After a while, you will discover layers of affectation falling alway; that your voice emerges naturally. Depending on how many layers of self-consciousness you're working through, this may take some time, but the act of putting as much to paper as you can in as short a time as possible will eventually wear away all the pretensions that have been holding you back.
Why your voice matters
Number 1: As a record of who you've been
Since high school, I have been an intermittent journaler. When I look back on those old journal entries, memories come bubbling up that lay hidden for years: how I felt, what I did, what that formative experience was really like in the moment. (You are dating everything your write, aren't you, anon?)
Memory is not trustworthy, but writing tells us things about our ways of thinking in a particular time and place; things that get lost if you try to be too clever.
My old "darlings" are not so dear to me now. On re-reading stuff from my past lives, I can remember feelings of self-satisfaction from coming up with cute phrasings (&c), but now they seem... juvenile?
Meanwhile, when I wrote with my voice, those old diary entries provide a window into my soul that the present me can still peer through.
Number 2: As a way of discovering what you believe
The more you write, the more quickly your intellectual desire paths will make themselves known. What you choose to speak about, and how, will surface the worn grooves in your essence. And the existence of intellectual desire paths will prove the absence of other interests, and should lead to you learning about where you should focus your efforts.
Over time, having written about the same topics over and over, you should start seeing gaps in your thinking. What more do I need to learn? What follow-on actions do I need to take to improve my thinking here?
If you spend your time parroting others' ideas or voices, on the other hand, you will never get to your own truth, and may trick yourself into caring about what other people value. You can't fake attraction.
Number 3: Finding your people
Once you find your voice, and the things you care about, you can start putting what you think out into the world. So what if it's not necessarily original? If you find others that resonate at the same frequency as you, you can multiply your own results by learning from them, and maybe even convince them to join you on your path, or convince them to let you join them on theirs.
Maybe this will involve getting a job you never could have imagined working; maybe this will turn into a new friendship that you never would have had without learning to speak aloud.
Number 4: Convincing others
I think a lot of people fail to appreciate this aspect sufficiently.

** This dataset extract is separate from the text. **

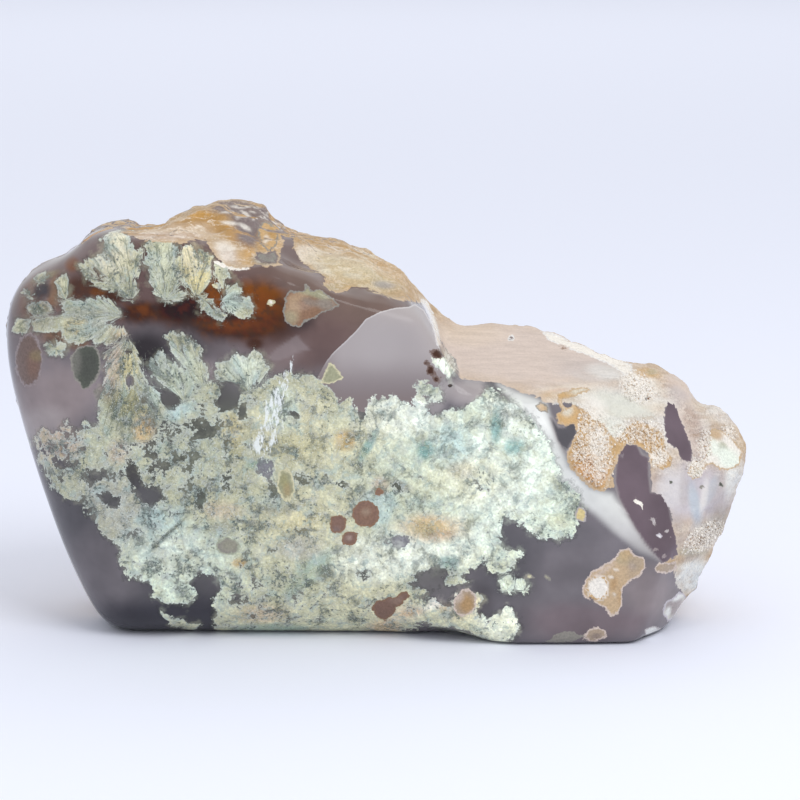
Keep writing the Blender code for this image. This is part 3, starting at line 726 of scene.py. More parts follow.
# %% Rough skin colours
SKIN_TINTS = [
    ("shell", 170, 232, 44, 9, 0, 0.6), ("ochre", 132, 227, 12, 6, 0, 0.7), ("clay", 165, 236, 40, 4, 0, 0.5),
    ("ochre", 205, 218, 36, 9, -12, 0.85), ("shell", 190, 226, 24, 4, -5, 0.5),
    ("ochre", 234, 232, 24, 12, 20, 1.0), ("amber", 240, 234, 16, 9, 42, 0.8),
    ("amber", 249, 251, 6, 12, -8, 0.7), ("amber", 198, 214, 16, 5, -10, 0.5),
    ("bone", 226, 252, 14, 10, 40, 0.75), ("clay", 232, 258, 13, 6, 20, 0.5),
    ("honey", 246, 258, 12, 8, 20, 0.7), ("rock", 250, 230, 17, 18, 30, 1.0),
    ("rock", 232, 207, 28, 8, 0, 0.95), ("rock", 262, 214, 14, 9, 30, 0.95),
    ("rock", 244, 218, 17, 14, 20, 0.95), ("bone", 238, 207, 8, 1.8, 5, 0.7),
    ("bone", 225, 212, 6, 1.2, -10, 0.6), ("bone", 246, 214, 7, 1.6, 35, 0.8),
    ("bone", 257, 218, 5, 1.0, -25, 0.9), ("bone", 229, 223, 9, 2.2, 5, 0.8),
    ("bone", 245, 227, 7, 2.4, 30, 0.75), ("bone", 238, 216, 3, 3.6, 20, 0.5),
    ("bone", 253, 212, 3, 1.0, 20, 0.8), ("fog", 118, 228, 11, 3.2, 0, 0.8),
    ("amber", 133, 226, 10, 4, 0, 0.5), ("honey", 256, 205, 9, 3, 0, 0.7),
    ("honey", 271, 238, 13, 16, 20, 0.9), ("ochre", 262, 238, 5, 12, 10, 0.5),
    ("bone", 268, 244, 4, 4, 0, 0.5), ("ash", 265, 259, 13, 6, 0, 0.9), ("bone", 308, 254, 12, 9, 20, 0.8),
    ("shell", 330, 262, 36, 12, 20, 0.8), ("honey", 345, 272, 34, 10, 20, 0.4),
    ("bone", 322, 268, 12, 4, 30, 0.5), ("bone", 352, 276, 12, 3, 10, 0.5),
    ("amber", 344, 287, 12, 2.4, 5, 0.5), ("bone", 374, 268, 10, 3, 25, 0.5),
    ("ochre", 330, 246, 40, 5, 12, 0.5), ("shell", 355, 262, 40, 6, 18, 0.5),
    ("leaf", 335, 287, 12, 4, 0, 0.4), ("cream", 352, 272, 50, 15, 20, 0.45),
    ("grey_lilac", 384, 285, 12, 4, 8, 0.6), ("honey", 385, 270, 24, 7, 25, 0.4),
    ("ash", 115, 229, 9, 5, 0, 0.8), ("orange", 86, 236, 9, 5, -35, 0.6), ("clay", 520, 355, 130, 40, 5, 1.0),
    ("shell", 470, 335, 40, 12, 0, 0.4), ("fog", 600, 372, 50, 14, 10, 0.35),
    ("bone", 428, 318, 5, 22, -18, 0.95), ("bone", 446, 358, 5, 16, -32, 0.8),
    ("shell", 572, 388, 34, 4, -5, 0.8), ("orange", 560, 390, 12, 2, -5, 0.4),
    ("honey", 552, 396, 12, 5, 0, 0.7), ("quartz", 640, 420, 90, 40, 10, 0.8),
    ("pearl", 615, 405, 50, 16, 6, 1.0), ("bone", 592, 408, 18, 12, 35, 0.8),
    ("snow", 612, 428, 22, 10, 15, 0.5), ("shell", 668, 412, 30, 7, 20, 0.5),
    ("opal_blue", 558, 411, 8, 8, 0, 0.9), ("bone", 640, 386, 22, 15, 30, 0.95),
    ("honey", 648, 373, 14, 5, 10, 0.85), ("leaf", 652, 372, 6, 3, 0, 0.5),
    ("clay", 680, 385, 22, 17, 50, 0.8), ("fog", 678, 396, 16, 8, 40, 0.5),
    ("clay", 692, 430, 13, 32, -20, 0.95), ("bark", 692, 424, 8, 20, -20, 0.35),
    ("quartz", 720, 412, 22, 10, 35, 0.7), ("fog", 715, 440, 20, 20, 0, 0.4),
    ("lavender", 690, 462, 12, 14, 0, 0.5), ("opal", 690, 492, 48, 34, 0, 0.95),
    ("quartz", 672, 485, 16, 24, 0, 0.4), ("opal_blue", 695, 505, 6, 24, -10, 0.7),
    ("opal_blue", 712, 490, 5, 18, 20, 0.5), ("quartz", 704, 498, 4, 20, 8, 0.6),
    ("lavender", 684, 488, 5, 20, 0, 0.4), ("lavender", 722, 495, 14, 22, 20, 0.5),
    ("quartz", 735, 470, 10, 20, 0, 0.6), ("quartz", 704, 537, 30, 18, -30, 0.6),
    ("ash", 706, 534, 24, 12, -40, 0.35), ("ash", 722, 520, 14, 13, -40, 0.4),
    ("blush", 690, 540, 14, 10, 0, 0.5), ("leaf", 692, 552, 14, 5, 0, 0.5), ("fog", 676, 530, 9, 16, 0, 0.5),
    ("milk", 692, 576, 24, 18, -35, 1.0), ("opal_blue", 700, 582, 10, 12, 0, 0.35),
    ("bark", 690, 558, 12, 4, -20, 0.4), ("milk", 734, 478, 9, 22, 10, 0.8),
    ("milk", 606, 372, 20, 8, 10, 0.5),
]
FAR_OUTSIDE = -30.0

skin_px = inside_rough(FAR_OUTSIDE, [SMOOTH_BAND, *SLOPE_WINDOWS, LOWER_WINDOW])
skin_tint = wash_ovals(np.tile(COLOUR["tan"], (len(px), 1)), SKIN_TINTS)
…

If you know your voice, and the things you know and care about, it's easy to trick yourself into thinking that others naturally think and believe what you do. But they don't have the same inputs and experiences as you! So speaking naturally, convincingly, about the things you know thoroughly, might provide the nudge of information that convinces others to see a small part of the world the same way you do.
Number 5: Discovering flaws in your own thoughts
By contrast, many people find their own beliefs so self-evident, that they're gobsmacked when others believe things at odds with these beliefs.
This is how the world has always worked, and will always work.
Some people will believe what they want to believe no matter what anyone says to them. Some have their self-respect tied up in a particular belief system; some have values that will never accommodate the thing you care about; sometimes you and someone else are talking about vastly different things using very similar words, and so what amounts to two equally valid ways of viewing different portions of the world appears to be an irreconcilable difference.
And sometimes you're just wrong.
In On Liberty, John Stuart Mill advocated for free speech because, among other reasons, saying things in public gives people the opportunity to fairly compare ideas against each other. If speech is banned, or if you never show up in the world with your ideas, you or others might never get the chance to see if your ideas hold water.
Sometimes you're right, and sometimes others are; more often, there's some kernel of truth in multiple viewpoints, and our only hope of synthesizing them into anything resembling the big-T Truth is seeing all ideas laid bare in the public sphere.
If truth-seeking is at all valuable to you, you should be eager to voice your ideas in public, if only to gain the opportunity to be yelled at by who either shake up your beliefs, or cause them to anneal and become stronger.
(It is fun, at times, to go in public and say "middle!" and have two equally strident parts of the audience say "no, up!" and "no, down!" What do you really believe, anon?)
What are you doing with your life?
This essay might not resonate with a lot of people. That's fine; not everything need be for everyone.
My voice, the things that I choose to say, matter to me, and maybe in time they will find their way to the sorts of people, like me when I was younger (or as recently as a month ago), who need to hear them.
For people who have ambition, who don't want to simply sleepwalk though existence, but who aren't confident in their current path, I hope that my words might point to something you can do, today, that will lead to you being a better and more confident you every day from now on.